Doch zurück zu den Restaurantführern und unserer Tabelle: Armin Karrer (Avui) ist für den „Guide Michelin“ weiterhin ein Anwärter auf den zweiten Stern, obwohl Bernhard Diers (Zirbelstube) weiterhin einen Punkt mehr im „Gault Millau“ hat. Ein neues Sternerestaurant sind die Backnanger Stuben, der sternelose Neuzugang des Vorjahres, das Yosh, behauptet sich gut, die Speisemeisterei unter Frank Oehler ist zwei Punkte hochgeklettert, Benjamin Breitenbach ist einen Punkt abgestuft worden. Hätte er nicht einen Stern, würde er aus Platzgründen gar nicht mehr in unserer Liste auftauchen – wie die Neuen in Stuttgart, das 5 und das Lava mit jeweils 14 Punkten.
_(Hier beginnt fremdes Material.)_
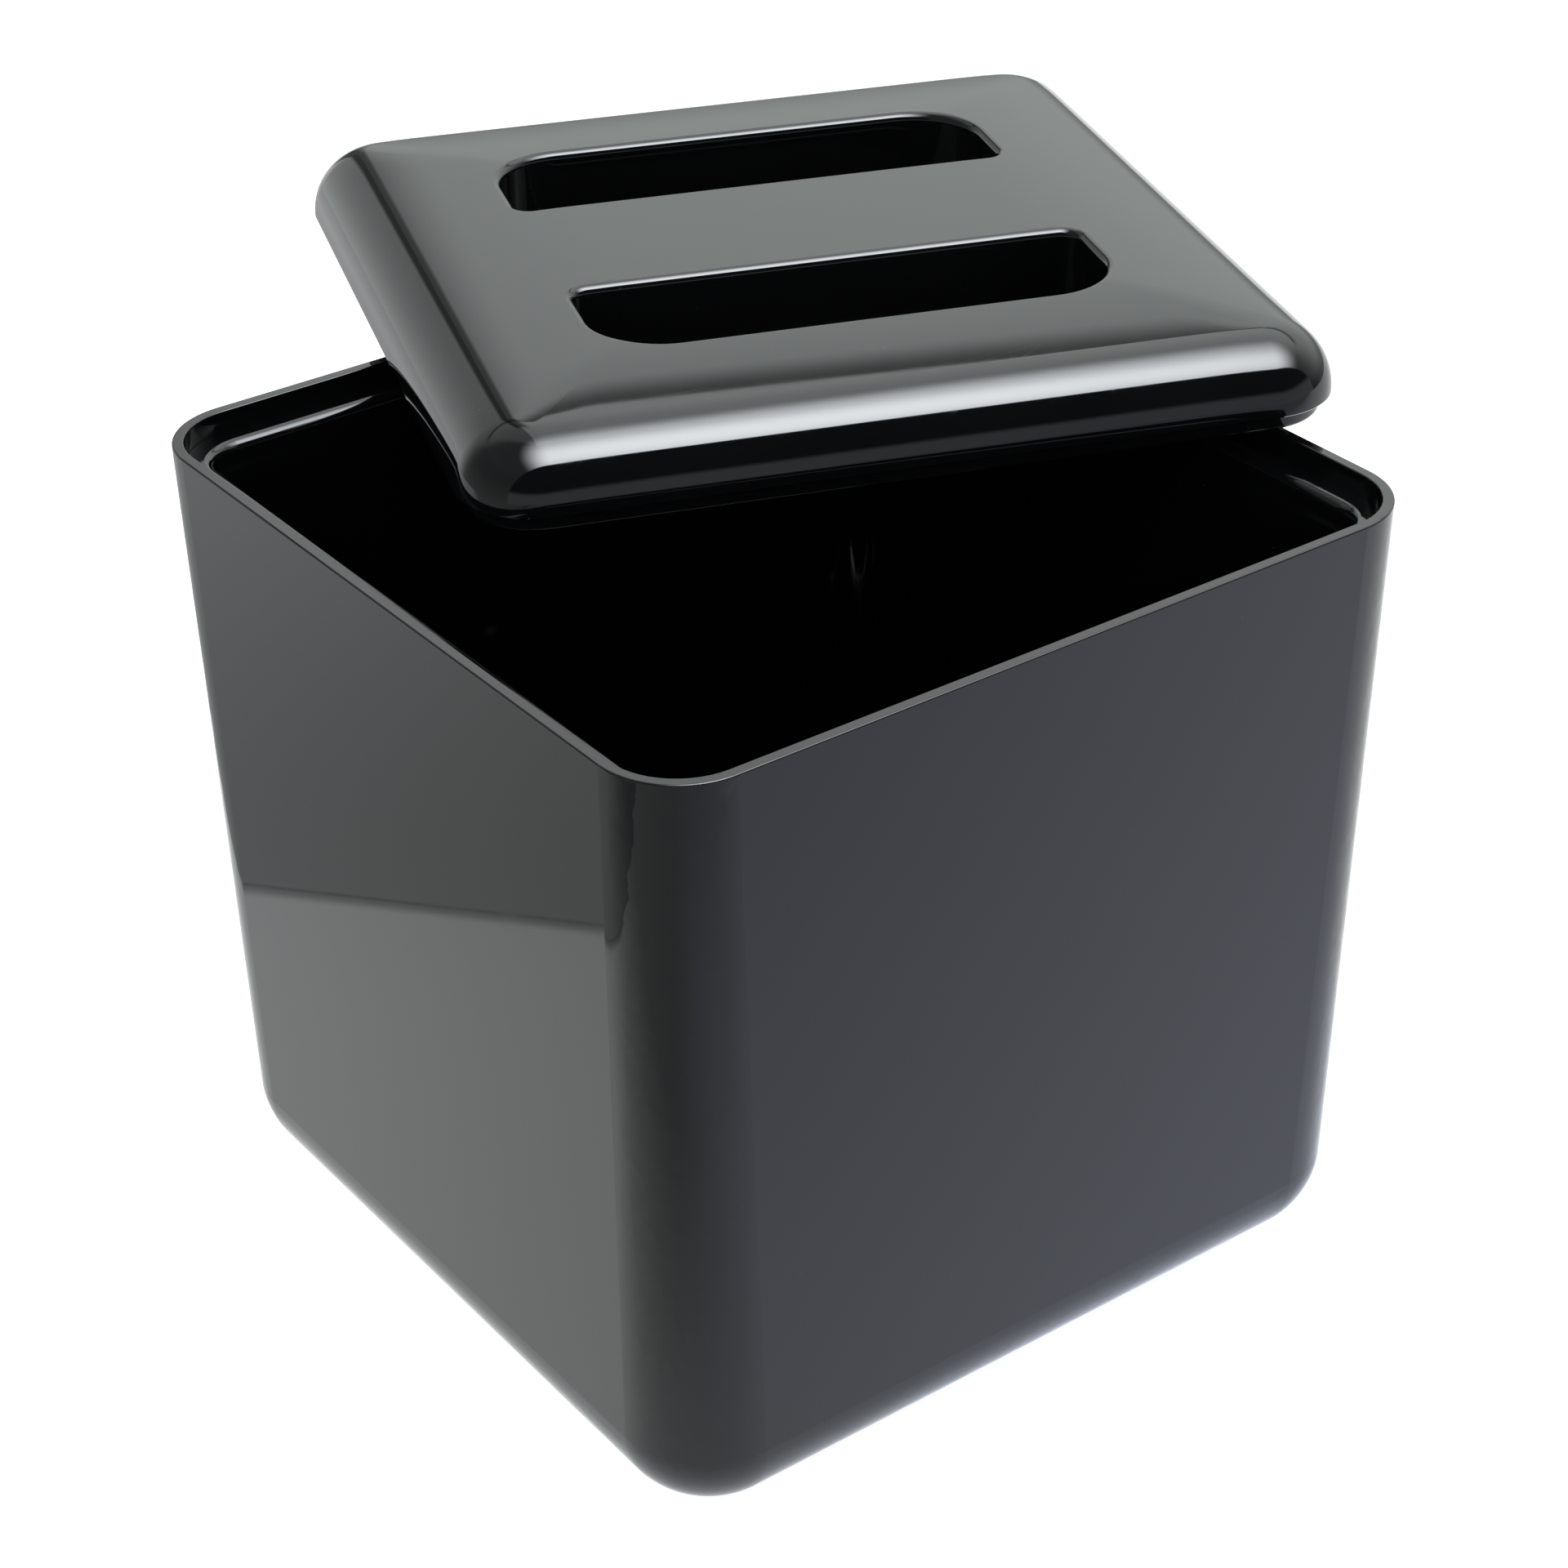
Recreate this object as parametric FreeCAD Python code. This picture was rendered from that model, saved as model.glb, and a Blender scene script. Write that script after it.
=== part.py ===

Schaut man über die Region hinaus, so strahlen im Land mit seinen 61 Sternerestaurants in der zweitgrößten Stadt drei neue Sterne und 18 Punkte: Juan Amador hat sein Hauptquartier vom hessischen Langen nach Mannheim verlegt. Beachtlich ist auch, dass Franz Berlin in Berlin’s Krone in Zavelstein von 0 auf 17 Punkte gekommen ist (ohne Stern), bundesweiter „Aufsteiger des Jahres“ im „Gault Millau“ ist eine Frau: Douce Steiner vom Hirschen in Sulzburg mit 17 Punkten (und einem Stern). „Aufsteiger des Jahres“ im „Feinschmecker“ mit einem Stern, 17 Punkten und 3 F ist Dirk Hoberg im Gourmetrestaurant Ophelia (Hotel Riva, Konstanz), wobei es sich hier um eine Leserwahl handelt. Umso erstaunlicher, dass der frisch Geehrte anderen Lesern derzeit nicht zu Diensten ist, denn das Restaurant ist erst im März wieder geöffnet, was den Gepflogenheiten in dieser Liga widerspricht: sich tagtäglich aufs Neue zu beweisen.